Manus is a general-purpose autonomous AI agent that plans and completes complex, multi-step tasks on its own — researching a topic, building a website, planning a trip, working with files and spreadsheets — by operating a virtual computer and browser, aimed at individuals, researchers and small teams who want to hand off an entire task rather than prompt a chatbot step by step.
Who it's for
Manus is built for people who have a well-defined but time-consuming task — deep research, competitive analysis, drafting a working prototype, organizing and processing files — and would rather describe the outcome than manage every step themselves. It gained early attention for handling tasks that require genuinely using a computer, not just generating text, which makes it appealing to consultants, researchers, students and small-business owners. It's less suited to teams needing enterprise governance tooling or fine-grained, developer-level control over each step, since it's designed to work autonomously toward a goal rather than as a programmable framework.
How it works
You give Manus a goal in natural language, and it plans a sequence of actions and then executes them fully autonomously in a virtual computing environment — browsing websites, filling in forms, running code, editing documents and spreadsheets — largely without needing approval at each step.
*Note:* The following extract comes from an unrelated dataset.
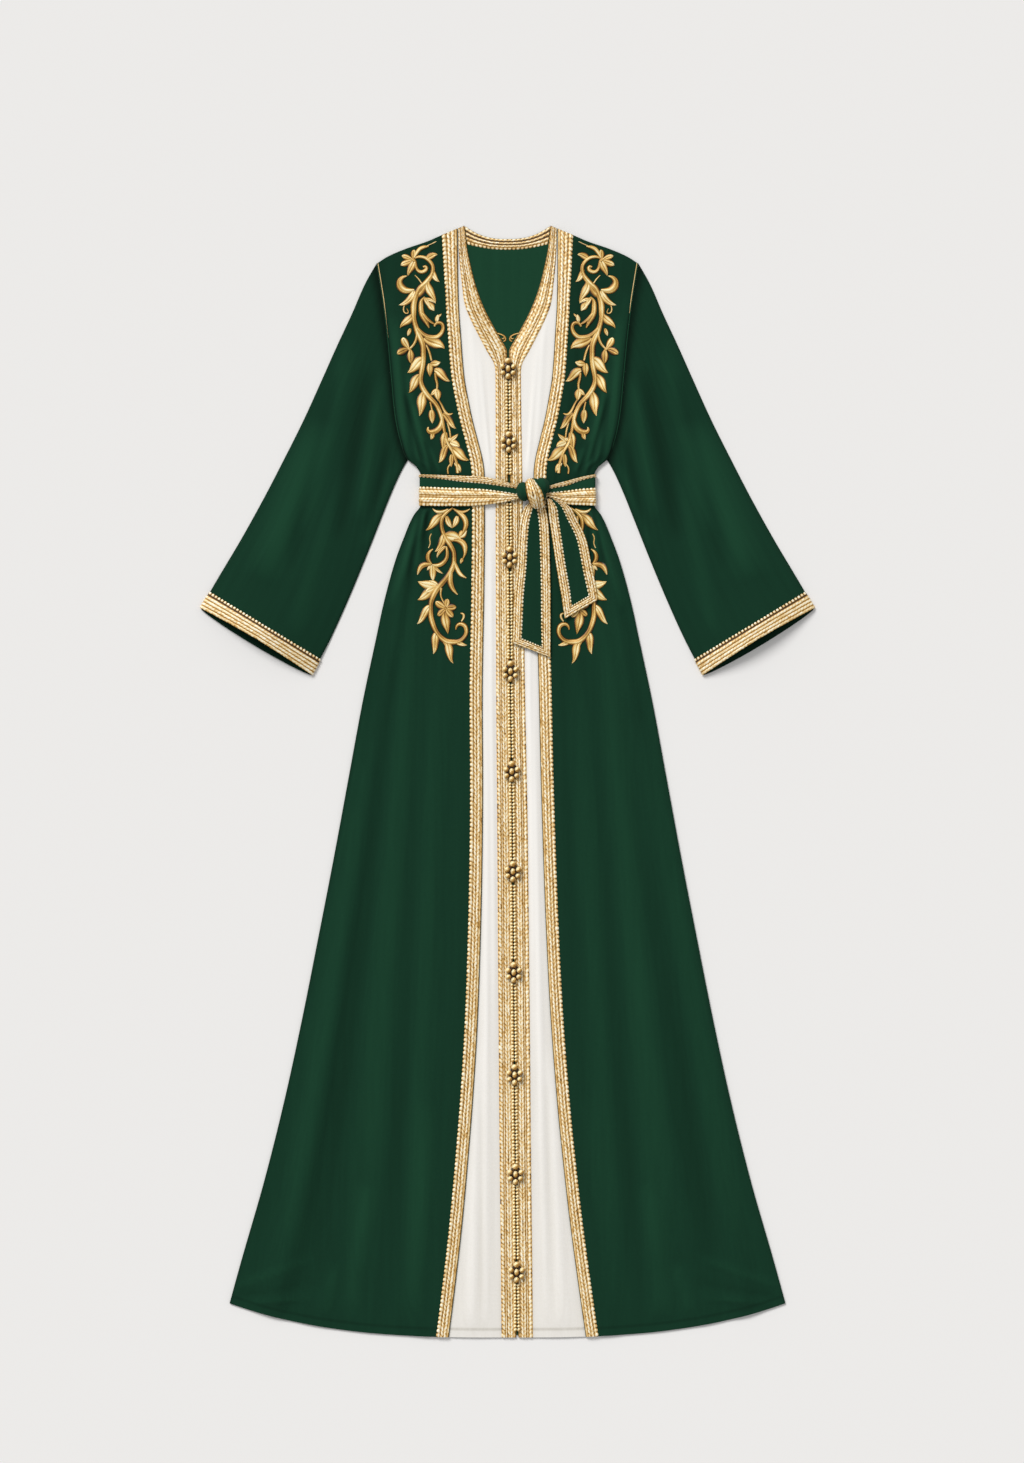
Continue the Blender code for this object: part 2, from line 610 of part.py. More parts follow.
def add_sash():
    """The sash round the waist: a strip under the back, turned at the sides and over the front."""
    turn = SASH_HALF - SASH_TURN
    front = [(row.right, row.top, row.bottom) for row in SASH_FRONT]
    back = [(right, SASH_TOP_DOWN, SASH_BOTTOM_DOWN) for right in (turn, 60, 0, -60, -turn)]

    def ring(end, inset):
        """Points round the sash at one share of its width, this far in from its outer skin."""
        points = []
        corner = SASH_HALF - inset
        z_top = SASH_FRONT_Z + SASH_WALL - inset
        z_low = inset
        rise = SASH_TURN - inset
        down = SASH_TOP_DOWN + end * (SASH_BOTTOM_DOWN - SASH_TOP_DOWN)
        for right, first, last in front:
            points.append((*place(right, first + end * (last - first)), z_top))
        points.append((*place(corner, down), z_top - rise))
        points.append((*place(corner, down), z_low + rise))
        for right, first, last in back:
            points.append((*place(right, first + end * (last - first)), z_low))
        points.append((*place(-corner, down), z_low + rise))
        points.append((*place(-corner, down), z_top - rise))
        return points

    outer = [ring(end, 0.0) for end in (0.0, 0.5, 1.0)]
    inner = [ring(end, SASH_WALL) for end in (0.0, 0.5, 1.0)]
    tube("sash", green_cloth, outer, inner)
    for name, first, last in (("upper", "top", "upper_braid"), ("lower", "lower_braid", "bottom")):
        edges = [
            [(*place(row.right, getattr(row, edge)), SASH_BRAID_Z) for row in SASH_FRONT]
            for edge in (first, last)
        ]
        sheet(f"sash_braid_{name}", gold_braid, edges, SASH_BRAID_WALL)


def ball(right, up, radii, base_z, centre_z, sides, rings):
    """Points and faces of a faceted ball, flattened where it would pass below its base."""
    points = [(right, up, centre_z + radii[2])]
    for ring in range(1, rings):
        polar = math.pi * ring / rings
        for side in range(sides):
            turn = 2 * math.pi * (side + 0.5 * (ring % 2)) / sides
            points.append((
                right + radii[0] * math.sin(polar) * math.cos(turn),
                up + radii[1] * math.sin(polar) * math.sin(turn),
                max(base_z, centre_z + radii[2] * math.cos(polar)),
            ))
    points.append((right, up, max(base_z, centre_z - radii[2])))
    last = len(points) - 1
    faces = []
    for side in range(sides):
        after = (side + 1) % sides
        faces.append((0, 1 + side, 1 + after))
        for ring in range(rings - 2):
            a, b = 1 + ring * sides + side, 1 + ring * sides + after
            c, d = a + sides, b + sides
            if ring % 2:
                faces += [(a, c, d), (a, d, b)]
            else:
                faces += [(a, c, b), (b, c, d)]
        start = 1 + (rings - 2) * sides
        faces.append((start + side, last, start + after))
    return points, faces


def joined(name, finish, shapes):
    """One body from overlapping closed shapes, by Boolean unions."""
    first, *others = [
        add_solid(f"{name}_shape_{i}", points, faces, finish)
        for i, (points, faces) in enumerate(shapes)
    ]
    for other in others:
        union = first.modifiers.new("Join", "BOOLEAN")
        union.operation = "UNION"
        union.object = other
        view = bpy.context.evaluated_depsgraph_get()
        mesh = bpy.data.meshes.new_from_object(first.evaluated_get(view))
        first.modifiers.clear()
        first.data = mesh
        bpy.data.objects.remove(other)
    first.name = name
    first.data.name = name
    return first


def add_knot():
    shapes = [
        ball(*place(lobe.right, lobe.down), (lobe.half_width, lobe.half_length, lobe.height),
             KNOT_Z, KNOT_Z + KNOT_CENTRE_UP, LOBE_SIDES, LOBE_RINGS)
        for lobe in KNOT_LOBES
    ]
    joined("sash_knot", green_cloth, shapes)


def tail_lower(rows, base):
    """Lower face of a sash tail, with columns under its two side braids."""
    grid = []
    for row in rows:
        start = np.array(place(row.left, row.left_down))
        end = np.array(place(row.right, row.right_down))
        width = np.hypot(*(end - start))
        edge = min(TAIL_BRAID_WIDTH / width, TAIL_BRAID_MOST_SHARE)
        z = base(row)
        grid.append([
            (*(start + share * (end - start)), z) for share in (0, edge, 0.5, 1 - edge, 1)
        ])
    return grid


def add_tail(name, rows, base):
    lower = tail_lower(rows, base)
    sheet(f"sash_tail_{name}", green_cloth, lower, SASH_WALL)
    raised = np.array(lower)
    raised[..., 2] += SASH_WALL + GAP
    last = len(rows) - 2
    sheet(f"sash_tail_braid_{name}", gold_braid, raised, SASH_BRAID_WALL,
          keep=lambda r, c: c in (0, 3) or r == last)


def add_buttons():
    base_half_width, base_half_length, base_height = BUTTON_BASE
    disc = [
        (base_half_width * math.cos(turn), base_half_length * math.sin(turn), 0.0)
        for turn in (2 * math.pi * k / BASE_SIDES + BASE_TURN for k in range(BASE_SIDES))
    ]
    lower = np.array(disc)
    upper = lower + np.array((0, 0, base_height))
    shapes = [walled(lower, upper, [(0, k, k + 1) for k in range(1, BASE_SIDES - 1)])]
    for row in BUTTON_BALLS:
        shapes.append(ball(row.right, row.up, (row.radius,) * 3, BALL_FOOT,
                           row.radius * BALL_CENTRE_SHARE, BALL_SIDES, BALL_RINGS))
    first = joined("button_01", gold_thread, shapes)
    for number, down in enumerate(BUTTON_DOWNS, 1):
        made = first
        if number > 1:
            made = bpy.data.objects.new(f"button_{number:02}", first.data)
            bpy.context.scene.collection.objects.link(made)
        x, y = place(straight(MIDDLE_DRIFT, "right", down), down)
        made.location = Vector((x, y, BUTTON_Z + lift(down))) * MM


def stem_shapes(wide_from, wide_to, route):
    """Four-sided pieces that follow a stem, each a little over the next."""
    route = np.array(route, float)
    directions = np.gradient(route, axis=0)
    normals = np.column_stack([-directions[:, 1], directions[:, 0]])
    normals /= np.linalg.norm(normals, axis=1)[:, None]
    halves = np.linspace(wide_from, wide_to, len(route))[:, None] / 2
    left, right = route + normals * halves, route - normals * halves
    return [
        [left[i], left[i + 1], right[i + 1], right[i]] for i in range(len(route) - 1)
    ]


def leaf_shape(leaf):
    """A pointed leaf as five points; its turn is 0 towards the middle line and 90 down."""
    turn = math.radians(leaf.turn)
    along = np.array((-math.cos(turn), math.sin(turn)))
    across = np.array((-along[1], along[0]))
    root = np.array((leaf.out, leaf.down))
    half = leaf.wide / 2
    spots = ((-0.1, -0.3), (0.4, -1.0), (1.0, 0.0), (0.45, 0.8), (-0.1, 0.3))
    return [root + along * (leaf.long * a) + across * (half * b) for a, b in spots]


def add_spray(name, side, stems, leaves, panel, outward=0.0):
    """Embroidery as one raised layer: the union of its stems and leaves, laid on the panel."""
    shapes = [piece for stem in stems for piece in stem_shapes(*stem)]
    shapes += [leaf_shape(leaf) for leaf in leaves]
    points, polygons = [], []
    for shape in shapes:
        plan = [
            place(straight(MIDDLE_DRIFT, "right", down) + side * (out + outward), down)
            for out, down in shape
        ]
        area = sum(a[0] * b[1] - b[0] * a[1] for a, b in zip(plan, plan[1:] + plan[:1]))
        start = len(points)
        points += [Vector(p) for p in (plan if area > 0 else plan[::-1])]
        polygons.append(list(range(start, len(points))))
    flat, _, triangles, *_ = delaunay_2d_cdt(points, [], polygons, 1, SAME_POINT)
    tree = BVHTree.FromPolygons(
        [vertex.co / MM for vertex in panel.data.vertices],
        [tuple(face.vertices) for face in panel.data.polygons],
    )

    def panel_height(x, y):
        return tree.ray_cast(Vector((x, y, ABOVE_ALL)), Vector((0, 0, -1)))[0].z

    lower = np.array([(p.x, p.y, panel_height(p.x, p.y) + SPRAY_GAP) for p in flat])
    for triangle in triangles:
        corners = list(triangle)
        for shares in SETTLE_SHARES:
            x, y, z = np.array(shares) @ lower[corners]
            lower[corners, 2] += max(0.0, panel_height(x, y) + SPRAY_LEAST_GAP - z)
    upper = lower + np.array((0, 0, SPRAY_WALL))
    solid = walled(lower, upper, [tuple(face) for face in triangles])
    add_solid(name, *solid, gold_thread)


def main():
    for old in list(bpy.data.objects):
        bpy.data.objects.remove(old)
    add_back()
    add_neck_band()
    for side, name in ((-1, "left"), (1, "right")):
        panel = add_front_half(side, name)
        add_sleeve(side, name)
        add_spray(f"spray_upper_{name}", side, UPPER_STEMS, UPPER_LEAVES, panel)
        outward = LOWER_RIGHT_OUTWARD if side > 0 else 0.0
        add_spray(f"spray_lower_{name}", side, LOWER_STEMS, LOWER_LEAVES, panel, outward)
    add_sash()
    add_knot()
    add_tail("long", LONG_TAIL, lambda row: TAIL_Z + lift(row.left_down))
    add_tail("short", SHORT_TAIL, lambda row: KNOT_Z + row.z)
    add_buttons()


main()
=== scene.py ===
"""Looks of a dark green kaftan laid flat: crepe, gold braid, satin-stitch sprays and a tied sash.

Sizes are in millimetres and become metres where a mesh is made. "Down" is measured from the neck
points towards the hem, "out" from the middle line, and "right" is +X. The cut repeats the CAD's.
"""

import math
from collections import namedtuple

import bpy
import numpy as np
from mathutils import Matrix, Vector
from mathutils.bvhtree import BVHTree


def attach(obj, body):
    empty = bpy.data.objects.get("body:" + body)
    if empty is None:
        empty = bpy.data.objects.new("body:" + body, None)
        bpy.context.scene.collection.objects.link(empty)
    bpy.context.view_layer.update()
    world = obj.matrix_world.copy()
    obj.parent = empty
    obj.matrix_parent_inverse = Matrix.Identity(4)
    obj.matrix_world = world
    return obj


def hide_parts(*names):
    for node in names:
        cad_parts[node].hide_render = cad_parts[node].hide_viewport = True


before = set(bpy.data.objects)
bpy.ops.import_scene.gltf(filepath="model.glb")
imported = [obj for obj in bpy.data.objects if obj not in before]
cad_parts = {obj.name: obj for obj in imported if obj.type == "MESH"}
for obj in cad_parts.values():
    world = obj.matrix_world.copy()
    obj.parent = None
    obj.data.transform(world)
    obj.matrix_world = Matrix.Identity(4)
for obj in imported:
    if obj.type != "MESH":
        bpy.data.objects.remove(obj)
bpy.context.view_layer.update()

MM = 0.001
SHARP_ANGLE = math.radians(60)

# Cut of the garment, in the CAD's own sizes
LENGTH = 1500.0
UNDERARM_DOWN = 316.0
NECK_HALF = 58.0
BACK_NECK_DIP = 18.0
BACK_NECK_POWER = 2.5
SHOULDER_FADE_POWER = 1.5
HEM_HALF = 375.0
HEM_RISE = 46.0
HEM_POWER = 2.9
HEM_CURVE_FROM = 1150.0
BACK_HEM_SHORTER = 3.0
CLOTH = 1.2
INSET_CLOTH = 1.0
SLEEVE_CLOTH = 0.9
TAIL_CLOTH = 1.3
WAIST_LIFT = 1.9
INSET_UNDERLAP = 25.0

# Heights above the surface: the upper face of each layer, and the foot of what is sewn on it
BACK_TOP = 1.2
INSET_TOP = 2.5
FRONT_OVER_INSET_TOP = 4.0
FRONT_SIDE_TOP = 2.5
FRONT_LEAST_TOP = 2.2
INNER_BRAID_FOOT = 2.7
OUTER_BRAID_FOOT = 4.2
BUTTON_FOOT = 3.9
SASH_TOP = 9.5
SASH_BRAID_FOOT = 9.6
KNOT_FOOT = 10.2
# How far a braid sinks into its cloth, and how far the back's underside is held off the floor
BRAID_SUNK = 0.15
BACK_CLEAR = 0.05

# Braids, placket knots and buttons
OUTER_BRAID_WIDTH = 16.0
OUTER_BRAID_TOP_WIDTH = 20.0
OUTER_BRAID_TOP_REACH = 90.0
BRAIDS_APART = 0.6
FRONT_INSIDE_BRAID = 0.7
PLACKET_GAP_HALF = 1.5
PLACKET_KNOTS_FROM = 206.0
PLACKET_KNOTS_END_UP = 8.0
PLACKET_KNOT_STEP = 4.6
PLACKET_KNOT_OUT = 2.3
PLACKET_KNOT_UP = 1.3
PLACKET_KNOT = (2.3, 2.5, 1.5)
BUTTON_REACH = 16.0
BUTTON_BASE = (7.5, 11.0, 1.2)

# The band inside the back neck
NECK_BAND_BELOW = 0.3
NECK_BAND_WIDTH = 14.0
NECK_BAND_CORNER = 8.0
NECK_BAND_CORNER_POWER = 3
NECK_BAND_FOOT = 1.3
NECK_BAND_INSIDE = 0.8
NECK_BAND_TAPER = 0.12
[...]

Because it operates a browser and computer interface directly rather than only calling APIs, it can complete tasks that involve using tools and websites the way a person would, and it reports back with a finished artifact (a document, website, spreadsheet or report) rather than a running commentary you have to steer.
Pricing
Manus has a free tier to try the product, with paid plans starting at roughly $20 per month on a credit-based system where more complex or longer-running tasks consume more credits. Because credit usage depends heavily on task complexity and how much browsing or computation a job requires, check Manus's current pricing page to estimate cost for your typical workload before relying on it heavily.
Strengths and trade-offs
Manus's main strength is genuine end-to-end autonomy on tasks that require operating a computer, not just producing text — it can complete real, verifiable work like a working webpage or a filled-out spreadsheet with comparatively little hand-holding. The trade-off is the flip side of that autonomy: because it acts fully on its own, you get less step-by-step control and visibility than a framework or human-in-the-loop tool would give you, and there's no published enterprise documentation on SOC 2, dedicated EU hosting, or a formal API, so it's best evaluated for individual and small-team use rather than regulated enterprise deployment until those details are confirmed. For anyone who wants an agent that finishes a real task rather than assists with one, Manus is one of the more capable options available.